WRITTEN EXERCISE: Return each line containing "from".

##### DATA SHOWN

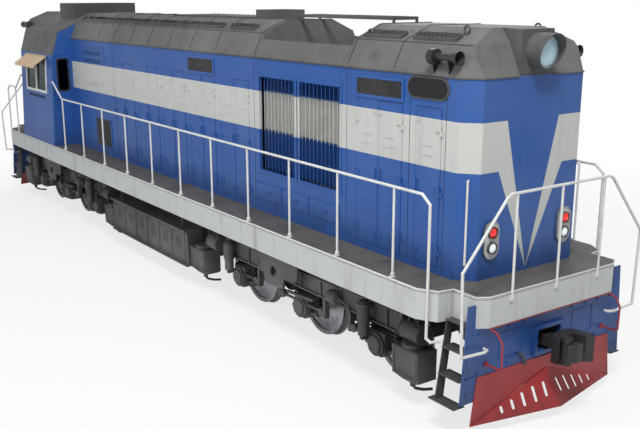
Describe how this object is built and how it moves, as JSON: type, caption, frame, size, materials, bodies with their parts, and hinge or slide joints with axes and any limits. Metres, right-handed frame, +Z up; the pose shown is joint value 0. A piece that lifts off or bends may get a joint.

##########
##### DATA SHOWN

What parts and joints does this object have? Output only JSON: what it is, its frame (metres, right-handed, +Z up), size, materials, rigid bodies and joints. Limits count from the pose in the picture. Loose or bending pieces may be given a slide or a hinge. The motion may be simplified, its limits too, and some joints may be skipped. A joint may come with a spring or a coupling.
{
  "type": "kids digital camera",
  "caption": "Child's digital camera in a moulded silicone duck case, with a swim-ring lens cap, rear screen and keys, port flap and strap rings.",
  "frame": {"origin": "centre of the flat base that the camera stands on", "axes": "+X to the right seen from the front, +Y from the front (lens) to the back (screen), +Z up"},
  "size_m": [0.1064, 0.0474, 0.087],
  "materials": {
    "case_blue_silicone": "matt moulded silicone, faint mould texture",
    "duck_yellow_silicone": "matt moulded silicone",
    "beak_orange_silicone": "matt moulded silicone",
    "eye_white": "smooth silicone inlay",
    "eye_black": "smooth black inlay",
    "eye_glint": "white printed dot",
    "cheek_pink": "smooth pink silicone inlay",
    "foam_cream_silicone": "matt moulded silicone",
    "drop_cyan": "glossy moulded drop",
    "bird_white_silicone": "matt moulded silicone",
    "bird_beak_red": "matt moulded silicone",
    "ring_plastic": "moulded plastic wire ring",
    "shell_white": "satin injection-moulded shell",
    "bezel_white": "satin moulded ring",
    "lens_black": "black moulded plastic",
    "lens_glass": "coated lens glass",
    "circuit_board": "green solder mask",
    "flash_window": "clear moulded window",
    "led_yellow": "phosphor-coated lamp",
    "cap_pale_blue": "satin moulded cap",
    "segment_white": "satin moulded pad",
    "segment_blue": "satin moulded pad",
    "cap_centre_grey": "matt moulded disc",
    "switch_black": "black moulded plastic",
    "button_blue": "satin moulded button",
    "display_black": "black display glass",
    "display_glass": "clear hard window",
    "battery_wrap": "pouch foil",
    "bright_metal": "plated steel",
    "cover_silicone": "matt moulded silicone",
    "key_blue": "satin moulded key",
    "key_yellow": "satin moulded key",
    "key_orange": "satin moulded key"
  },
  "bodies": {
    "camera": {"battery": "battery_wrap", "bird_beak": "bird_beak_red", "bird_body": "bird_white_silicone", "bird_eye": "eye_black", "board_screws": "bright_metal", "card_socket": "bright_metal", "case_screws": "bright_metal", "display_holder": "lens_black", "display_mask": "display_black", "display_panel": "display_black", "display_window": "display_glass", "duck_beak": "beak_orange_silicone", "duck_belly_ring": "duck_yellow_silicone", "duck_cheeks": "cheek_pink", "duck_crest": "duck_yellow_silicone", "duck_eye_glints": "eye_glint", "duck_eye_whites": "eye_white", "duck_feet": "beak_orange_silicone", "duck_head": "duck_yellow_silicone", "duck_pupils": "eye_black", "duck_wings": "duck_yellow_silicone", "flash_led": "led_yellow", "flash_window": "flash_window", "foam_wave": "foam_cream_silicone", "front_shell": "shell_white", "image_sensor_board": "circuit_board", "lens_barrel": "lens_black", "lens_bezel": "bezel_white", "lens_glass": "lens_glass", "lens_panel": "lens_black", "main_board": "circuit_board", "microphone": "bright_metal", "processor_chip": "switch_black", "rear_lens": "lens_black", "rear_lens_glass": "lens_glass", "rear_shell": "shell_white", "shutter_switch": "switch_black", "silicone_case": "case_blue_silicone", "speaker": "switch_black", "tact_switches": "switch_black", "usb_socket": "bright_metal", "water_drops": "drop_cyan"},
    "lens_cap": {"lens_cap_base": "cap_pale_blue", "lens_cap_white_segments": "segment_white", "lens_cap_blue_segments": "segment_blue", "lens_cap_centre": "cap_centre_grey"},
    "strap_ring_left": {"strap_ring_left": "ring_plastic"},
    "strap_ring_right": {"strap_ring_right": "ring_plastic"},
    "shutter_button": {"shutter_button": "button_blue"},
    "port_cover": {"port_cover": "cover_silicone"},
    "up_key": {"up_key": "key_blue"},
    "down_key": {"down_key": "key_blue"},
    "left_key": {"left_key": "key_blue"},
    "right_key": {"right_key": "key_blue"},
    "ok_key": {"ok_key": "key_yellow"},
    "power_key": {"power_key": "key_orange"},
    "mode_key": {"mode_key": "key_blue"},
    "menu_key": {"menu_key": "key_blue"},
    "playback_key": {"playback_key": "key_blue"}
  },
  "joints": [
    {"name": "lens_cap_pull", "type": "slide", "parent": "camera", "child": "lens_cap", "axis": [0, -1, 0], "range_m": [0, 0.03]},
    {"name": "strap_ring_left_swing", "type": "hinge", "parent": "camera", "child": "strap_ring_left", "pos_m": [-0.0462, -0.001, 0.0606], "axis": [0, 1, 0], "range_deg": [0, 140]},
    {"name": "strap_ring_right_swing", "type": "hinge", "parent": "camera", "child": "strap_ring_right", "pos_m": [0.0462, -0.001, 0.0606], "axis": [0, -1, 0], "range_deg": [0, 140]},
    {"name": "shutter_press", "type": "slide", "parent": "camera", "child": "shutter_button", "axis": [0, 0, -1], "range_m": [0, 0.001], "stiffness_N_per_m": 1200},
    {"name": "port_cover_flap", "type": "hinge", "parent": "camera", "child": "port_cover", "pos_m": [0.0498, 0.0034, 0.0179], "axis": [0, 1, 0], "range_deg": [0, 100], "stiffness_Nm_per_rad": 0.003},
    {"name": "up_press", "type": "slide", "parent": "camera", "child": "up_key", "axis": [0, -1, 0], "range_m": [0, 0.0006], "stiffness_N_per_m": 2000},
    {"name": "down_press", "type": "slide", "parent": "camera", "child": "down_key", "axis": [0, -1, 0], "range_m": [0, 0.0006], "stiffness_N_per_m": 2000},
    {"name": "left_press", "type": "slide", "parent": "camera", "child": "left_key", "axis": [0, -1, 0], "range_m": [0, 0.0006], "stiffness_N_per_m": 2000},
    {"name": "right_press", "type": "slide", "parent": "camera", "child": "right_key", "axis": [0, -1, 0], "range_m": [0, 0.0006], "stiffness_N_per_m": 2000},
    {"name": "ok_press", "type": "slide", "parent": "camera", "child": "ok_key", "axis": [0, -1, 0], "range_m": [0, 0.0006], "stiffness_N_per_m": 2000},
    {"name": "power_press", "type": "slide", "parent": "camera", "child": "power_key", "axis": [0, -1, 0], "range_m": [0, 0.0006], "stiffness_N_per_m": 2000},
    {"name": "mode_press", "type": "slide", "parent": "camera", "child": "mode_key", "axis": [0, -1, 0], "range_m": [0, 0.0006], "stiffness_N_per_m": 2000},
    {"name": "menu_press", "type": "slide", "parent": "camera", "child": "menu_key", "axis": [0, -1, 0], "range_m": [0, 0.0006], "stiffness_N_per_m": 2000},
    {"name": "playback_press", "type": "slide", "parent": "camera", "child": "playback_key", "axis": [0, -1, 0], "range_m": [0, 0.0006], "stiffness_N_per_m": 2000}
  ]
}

##########

SOLUTION TO THIS TASK:
What parts and joints does this object have? Output only JSON: what it is, its frame (metres, right-handed, +Z up), size, materials, rigid bodies and joints. Limits count from the pose in the picture. Loose or bending pieces may be given a slide or a hinge. The motion may be simplified, its limits too, and some joints may be skipped. A joint may come with a spring or a coupling.
  "frame": {"origin": "centre of the flat base that the camera stands on", "axes": "+X to the right seen from the front, +Y from the front (lens) to the back (screen), +Z up"},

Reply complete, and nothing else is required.